A la misma hora que los señores Méndez y Toxo cumplían con sus compromisos de servidumbre y mamporrería, se perpetraba en las covachuelas de Moncloa la rebaja de las indemnizaciones por despido y en las ventanillas del INEM el número de solicitantes de subsidio sobrepasaba los cinco millones. ¿Pero qué importancia tiene el futuro de los trabajadores al lado del presente de un magistrado que aspira a revestirse de inmunidad sacrosanta?
El homenaje, apadrinado por los dos mencionados burócratas para enaltecer los principios patrocinados por Tejero en la memorable tarde de aquel 23 de febrero tantas veces glosado como hito ignominioso, tuvo en el rector Berzosa el anfitrión amable y ceremonioso que requieren las solemnidades universitarias de mayor rango. El acto propiamente académico fue esencialmente de orden jurisprudencial: linchamiento de jueces, intimidación a magistrados, injurias al Tribunal Supremo.

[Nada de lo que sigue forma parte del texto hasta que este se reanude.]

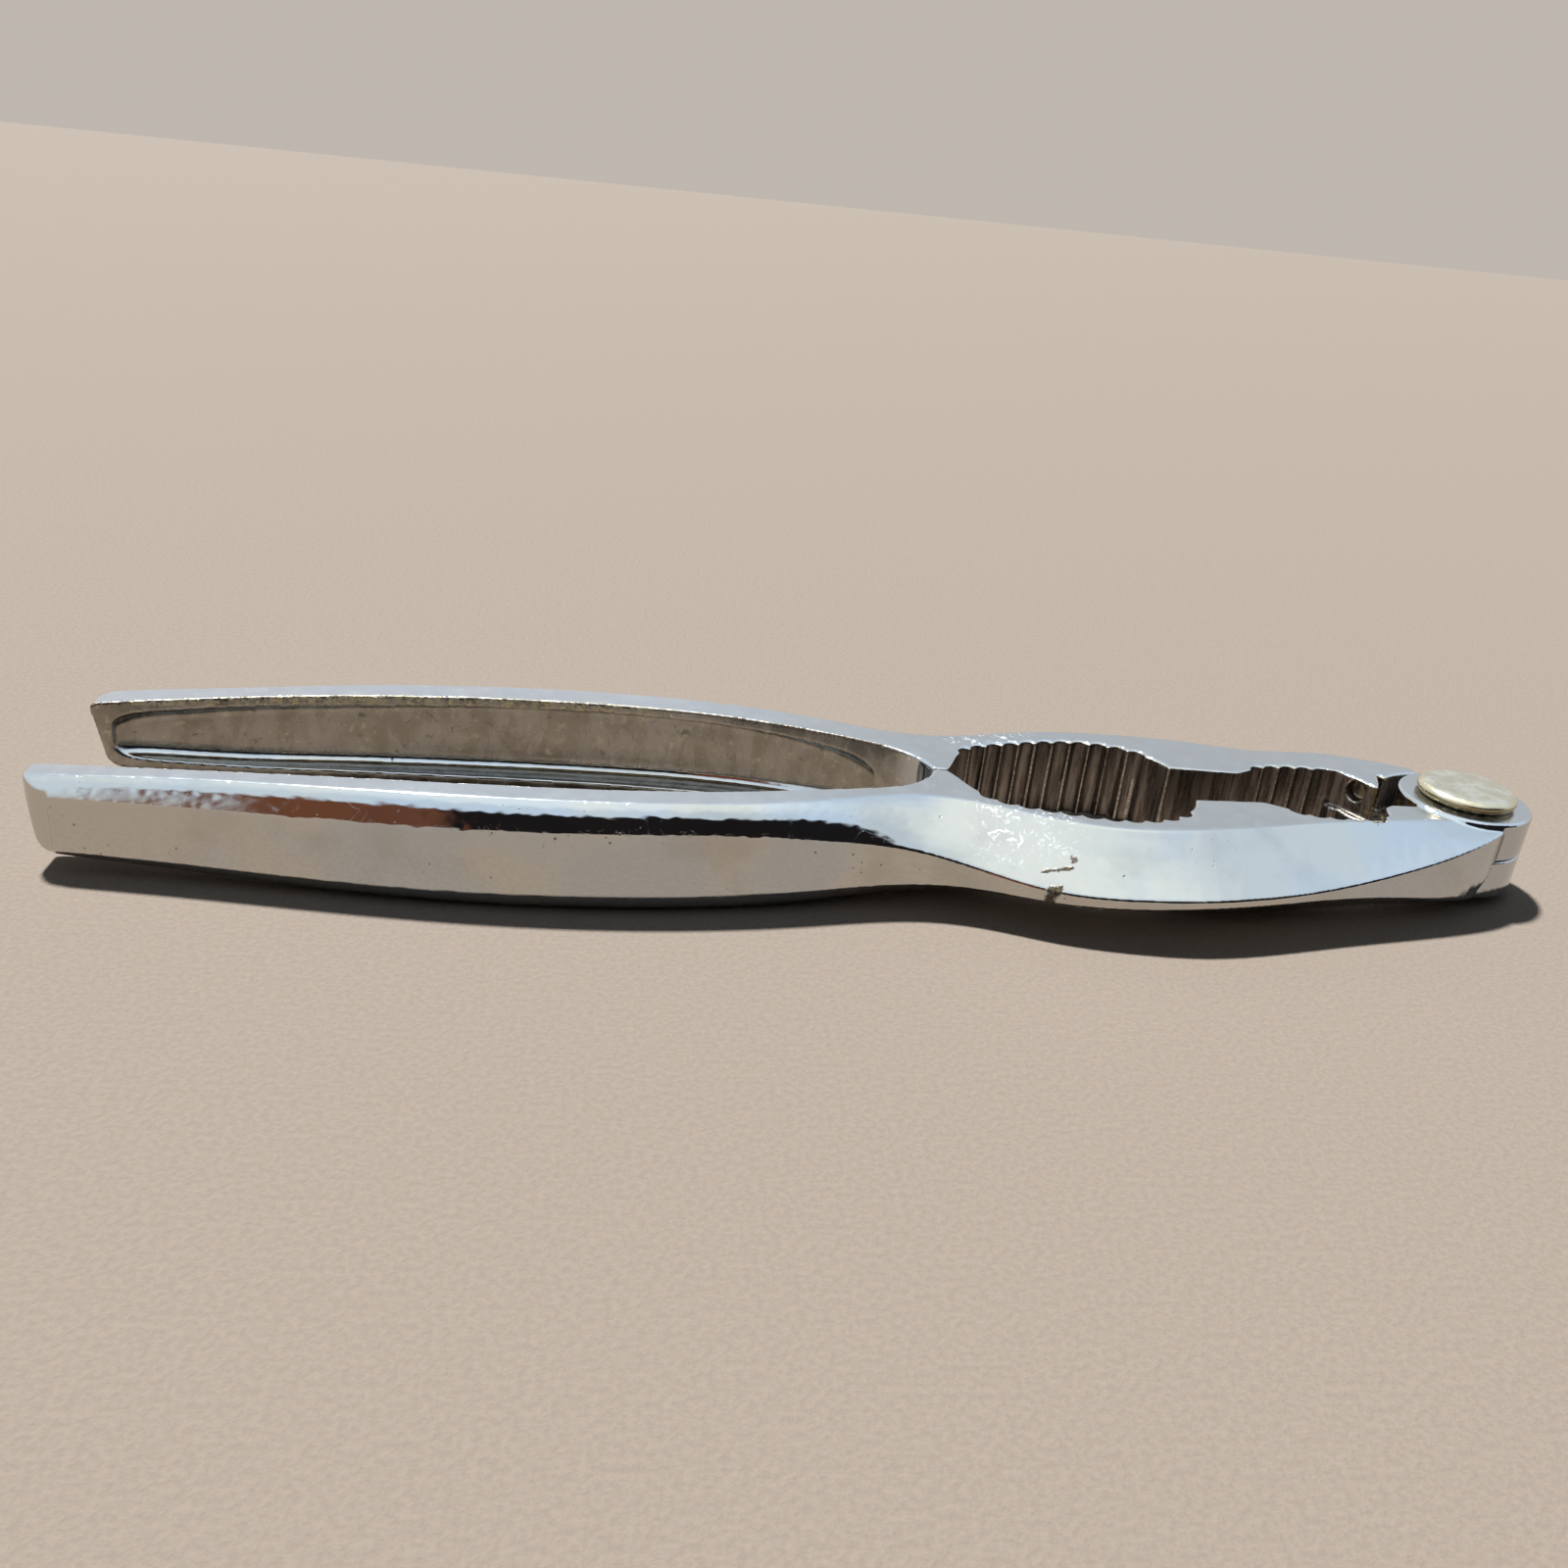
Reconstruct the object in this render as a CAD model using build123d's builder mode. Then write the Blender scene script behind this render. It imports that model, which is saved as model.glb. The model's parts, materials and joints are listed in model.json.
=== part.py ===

Contó para ello con la participación de destacadas figuras del Derecho comparado: el ex titular de la fiscalía anticorrupción Jiménez Villarejo, ilustre representante de la promoción de fiscales de 1962, a las gratas órdenes de don Antonio Iturmendi, aquel ministro de Justicia de irrevocable guerrera blanca y boina roja; Gaspar Zarrías, hiperactivo secretario de Estado de Cooperación Territorial y argumento viviente a favor de la incompetencia como mérito político; el encantador Pedro Zerolo, siempre dispuesto a ensanchar el círculo de sus amistades; y tres o cuatro representantes, en fin, de la exclusiva asociación de beneficiarios de subvenciones transferidas desde el erario a la creación cinematográfica, si bien con desvío forzoso a los arqueos particulares.
La entrada, libre y gratuita: sin cacheos ni requisa de armas blancas, como exigen los encuentros entre caballeros.
Mientras se desarrollaba esta gala de pleitesía a la política de adoquín y kale borroka, algún periódico de cierta reputación, el The Wall Street Journal, pongamos por caso, editorializaba de modo escasamente complaciente a cuenta del benemérito juez, incensado en el docto recinto: «A Garzón le ha llegado su merecido», proclamaba el rotativo sin recato alguno. Ya se sabe: desde lo del Maine, los norteamericanos nos odian.
Gritos, ovaciones, clamores, improperios, denuestos, ladridos y banderitas tricolores: un bello espectáculo jaleado por partidarios de la ruptura constitucional, no por vía parlamentaria (si fuere posible tal harakiri) sino por el siniestro procedimiento de volver a las delaciones, el petardo, la lata de gasolina, el ricino, las sacas y el calibre largo.
El viejo golpista del tricornio acharolado renacía en la Complutense. Lo que él no consiguió en aquella afrentosa jornada de febrero volvían a intentarlo ahora sus allegados, esta vez emboscados de republicanismo y progresía. Un juez con la pretensión de estar por encima de las leyes era el pretexto. Podría ser cualquier otro.